Only the New York Giants could turn a win into a fresh controversy.
In a season already defined by chaos and tough choices, the Giants picked up a victory and immediately reignited frustration across the fanbase. Why? Because the win hurt their draft position, once again complicating a rebuild that already feels caught between two timelines.
For head coach Brian Daboll, the situation is a familiar tightrope. Coaches are paid to win games, players are fighting for contracts, and locker rooms don’t tank but the long-term cost is real. Each late-season victory nudges New York further away from elite draft prospects, making a clean reset harder to execute.
This is the heart of the Giants’ dilemma.

The team isn’t good enough to contend, but not bad enough to fully bottom out. That middle ground is the most dangerous place in the NFL where hope exists weekly, but progress stalls annually. Fans see flashes of competitiveness, only to realize those moments may delay access to franchise-altering talent in April.
The uncertainty around the quarterback position only adds fuel to the fire. Without a clear long-term answer under center, draft capital becomes even more valuable. Sliding down the draft board could mean missing out on elite quarterbacks or cornerstone players who could define the next era of Giants football.
Yet inside the building, the message remains clear: winning still matters.
For a proud franchise with two Super Bowl titles in the modern era, intentionally losing is never part of the identity. Players fighting for roster spots and coaches defending their vision aren’t thinking about mock drafts they’re thinking about Sunday.

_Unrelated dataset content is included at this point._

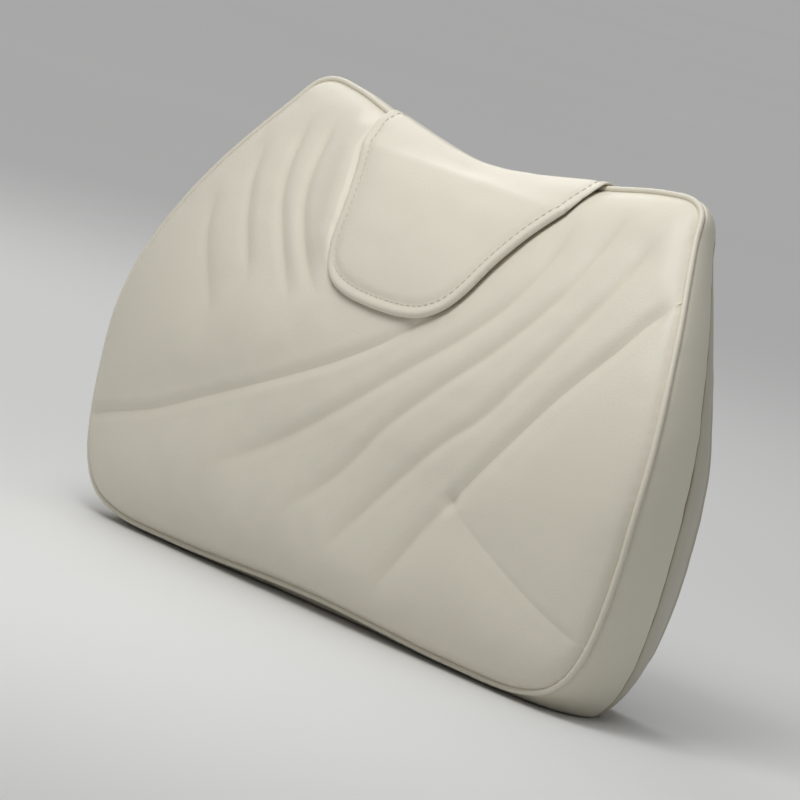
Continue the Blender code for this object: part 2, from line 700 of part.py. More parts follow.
def make_tongue():
    leather = material("leather", LEATHER_CREAM, 0.45)
    make_tongue_layer("tongue_lining", TONGUE_LINING, 0.0, material("liner_leather",
                                                                   LEATHER_SHADE, 0.6))
    make_tongue_layer("tongue_pad", TONGUE_PAD, 0.003, material("wadding", FOAM_WHITE, 0.9))
    make_tongue_layer("tongue_outer", TONGUE_OUTER, 0.0, leather)
    make_tongue_root(leather)


def top_index(x):
    """The place round the loop, along the top edge, where the front seam passes x."""
    run = np.arange(EAR_RIGHT, EAR_LEFT + 1)[::-1]
    return float(np.interp(x, LOOP[run, 0], run))


def tongue_route(x):
    """Points (x, y, z) of the tongue's fixed end, from the fold line over the top to the back."""
    index = top_index(x)
    seam_z = float(np.interp(x, *LOOP[EAR_RIGHT:EAR_LEFT + 1][::-1].T))
    seam = float(seam_depth(seam_z))
    fold = front_point(x * TONGUE_TOP_HALF / ROOT_HALF, HINGE_Z + GAP, -TONGUE_OUTER[1])
    route = [fold]
    route += [(x, REAR_Y - seam - forward, seam_z + above) for forward, above in OVER_WELT]
    for share in ROOT_SHARES:
        side_x, side_y, side_z = side_point(index, share)
        route.append((side_x, side_y, side_z + ROOT_CLEAR))
    return smooth_open(route, 2)


def make_tongue_root(leather):
    """The fixed end of the tongue: from the fold line over the top edge to the back."""
    rows = len(tongue_route(0.0)) - 1

    def place(u, v):
        return tongue_route(ROOT_HALF * (2 * u - 1))[round(v * rows)]

    add_thickness(add_object("tongue_root", mapped_grid(10, rows, place), leather), LEATHER)


# ---- label -------------------------------------------------------------------------------------------
def make_label():
    """A blank folded care label, sewn into the side seam on the left, near the base."""
    middle = BOTTOM_LEFT - 1.6 * LOOP_STEPS
    start, end = LABEL_SHARES

    def place(u, v):
        index = middle + (u - 0.5) * LABEL_SPAN
        x, y, z = side_point(index, BAND_SPLIT + start + (end - start) * (1 - v))
        return x - LABEL_LIFT, y, z

    label = add_object("care_label", mapped_grid(2, 3, place), material("label", LABEL_WHITE))
    add_thickness(label, LINER - WELD)


clear_scene()
PARTS = new_collection("lumbar_cushion")
CUTTERS = new_collection("cutters")
make_foam_core()
make_liner()
make_wadding()
make_front_panels()
make_welt()
make_bands()
make_back()
make_zip()
make_slider()
make_tongue()
make_label()
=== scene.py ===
"""Looks of the lumbar cushion: leather panels, pleats, tongue, piping, side bands, mesh back and zip.

Row frame, metres: +X to the viewer's right, +Y to the flat back, +Z up. "Depth" is the distance
forward of the back plane, and (x, z) is a place in the front view.
"""
import json
import math

import bmesh
import bpy
import numpy as np
from mathutils import Matrix, Vector, geometry, kdtree, noise


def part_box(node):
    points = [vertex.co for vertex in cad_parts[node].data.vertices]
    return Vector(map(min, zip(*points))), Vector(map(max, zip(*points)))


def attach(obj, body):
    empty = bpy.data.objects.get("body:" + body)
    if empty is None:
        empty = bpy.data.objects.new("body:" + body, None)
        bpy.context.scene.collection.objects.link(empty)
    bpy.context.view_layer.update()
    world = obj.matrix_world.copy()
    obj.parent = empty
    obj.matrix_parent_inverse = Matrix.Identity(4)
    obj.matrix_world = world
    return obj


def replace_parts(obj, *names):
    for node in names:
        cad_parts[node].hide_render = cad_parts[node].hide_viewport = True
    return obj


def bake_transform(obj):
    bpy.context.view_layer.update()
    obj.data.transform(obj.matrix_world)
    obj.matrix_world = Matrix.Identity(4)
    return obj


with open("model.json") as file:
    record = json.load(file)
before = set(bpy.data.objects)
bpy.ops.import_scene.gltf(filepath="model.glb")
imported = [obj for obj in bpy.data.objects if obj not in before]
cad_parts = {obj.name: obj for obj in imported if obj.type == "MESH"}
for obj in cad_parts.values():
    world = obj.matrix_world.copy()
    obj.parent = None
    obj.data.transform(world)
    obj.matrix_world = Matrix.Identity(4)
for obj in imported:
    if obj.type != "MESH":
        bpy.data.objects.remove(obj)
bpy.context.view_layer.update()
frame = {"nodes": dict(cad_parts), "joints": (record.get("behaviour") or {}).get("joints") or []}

# ---- places taken from the frame ----
def joint_place(name):
    return Vector(next(j["pos_m"] for j in frame["joints"] if j["name"] == name))


REAR_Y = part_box("back_panel")[1].y
PULL_AXIS = joint_place("pull_swing")
ZIP_Z = (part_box("zip_coil_upper")[0].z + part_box("zip_coil_lower")[1].z) / 2

# ---- the cushion's form, as in the CAD source apart from BAND_START ----
BOTTOM_CORNER = (0.186, 0.013)
EAR = (0.1505, 0.250)
HALF_OUTLINE = [
    (0.0, 0.006), (0.110, 0.003), (0.165, 0.005), BOTTOM_CORNER, (0.199, 0.031), (0.207, 0.081),
    (0.204, 0.133), (0.185, 0.188), (0.158, 0.237), EAR, (0.141, 0.2545), (0.119, 0.2535),
    (0.074, 0.245), (0.0, 0.236),
]
SEAM_DEPTH, SEAM_DROP, DROP_START, DROP_SPAN, DROP_POWER = 0.080, 0.049, 0.095, 0.160, 1.7
CROWN, CROWN_TOP, CROWN_BOTTOM = 0.016, 0.120, 0.060
REAR_SCALE = np.array([0.84, 0.905])
REAR_LIFT = 0.004
TAPER_POWER = 1.5
SIDE_BULGE, TOP_BULGE_LOSS, BOTTOM_BULGE = 0.005, 0.0035, 0.009
BAND_START = 0.0042          # the side starts this far behind the front seam, close to the piping
LOOP_STEPS = 24
STEEPEST = 1.6               # slope beyond which the front's normals are held

WRAP_SEAM = [(-0.2035, 0.0475), (-0.190, 0.052), (-0.145, 0.065), (-0.095, 0.086), (-0.050, 0.106),
             (-0.009, 0.127), (0.020, 0.147), (0.048, 0.180), (0.064, 0.215), (0.071, 0.2445)]
RIGHT_SEAM = [(0.1745, 0.2085), (0.166, 0.194), (0.158, 0.176), (0.142, 0.150), (0.118, 0.111),
              (0.097, 0.081)]
LOWER_SEAM = [(0.097, 0.081), (0.118, 0.070), (0.145, 0.058), (0.172, 0.047), (0.2005, 0.037)]


# ---- curves ----
def catmull_rom(p0, p1, p2, p3, steps):
    """Points from p1 up to, not with, p2 on a centripetal Catmull-Rom curve."""
    knots = [0.0]
    for a, b in ((p0, p1), (p1, p2), (p2, p3)):
        knots.append(knots[-1] + math.sqrt(np.linalg.norm(b - a)))
    t = np.linspace(knots[1], knots[2], steps, endpoint=False)[:, None]

    def mix(a, b, start, end):
        return ((end - t) * a + (t - start) * b) / (end - start)

    a1 = mix(p0, p1, knots[0], knots[1])
    a2 = mix(p1, p2, knots[1], knots[2])
    a3 = mix(p2, p3, knots[2], knots[3])
    b1 = mix(a1, a2, knots[0], knots[2])
    b2 = mix(a2, a3, knots[1], knots[3])
    return mix(b1, b2, knots[1], knots[2])


def smooth_open(points, steps=12):
    p = [np.array(q, float) for q in points]
    p = [2 * p[0] - p[1]] + p + [2 * p[-1] - p[-2]]
    parts = [catmull_rom(*p[i:i + 4], steps) for i in range(len(p) - 3)]
    return np.vstack(parts + [p[-2][None, :]])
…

Still, perception matters. And right now, the Giants’ season feels like a loop: win just enough to lose leverage, lose just enough to spark rebuild talk.
As the offseason approaches, New York’s front office faces brutal decisions. Do they double down on the current core? Trade up aggressively in the draft? Or accept short-term pain for long-term clarity?
One thing is certain in New York, even a win can feel like a warning sign.